As of today, here are the percentages of probability for each swing State voting for either Trump or Hillary...
Florida: Trump 56 percent chance of winning
NC: Trump 63 percent...
Ohio: 63 percent...
Iowa: 67 percent...
Nevada: 53 percent...
Colorado: Clinton 63 percent of winning
Virginia: Clinton 76 percent...
PA: 70 percent
NH: 64 percent
WI: 70 percent
MI: 71 percent
As you might note, Nevada and Florida are Trump's weakest chances (less than 60 percent) of being "winning states", while Colorado (or NH) (63 and 64 percent) are Hillary's weakest states.

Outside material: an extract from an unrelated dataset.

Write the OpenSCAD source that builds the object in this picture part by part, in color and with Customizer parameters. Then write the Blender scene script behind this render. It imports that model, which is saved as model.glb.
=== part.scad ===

None the less, most of Hillary's critical state probabilities are 70 percent or above.
It is less likely that Hillary will lose Colorado, and more likely Trump will lose either Nevada or Florida. As Trump almost has to have Florida and probably Colorado (Hillary's other states look much harder to take) she has the advantage.
Still, if Trump could keep Nevada and take NH from Hillary, he'd win. Or he could lose Nevada and take Colorado and still win. He can't lose Florida or its over.
So I'm looking at three states: Nevada, NH, and Colorado as the keys...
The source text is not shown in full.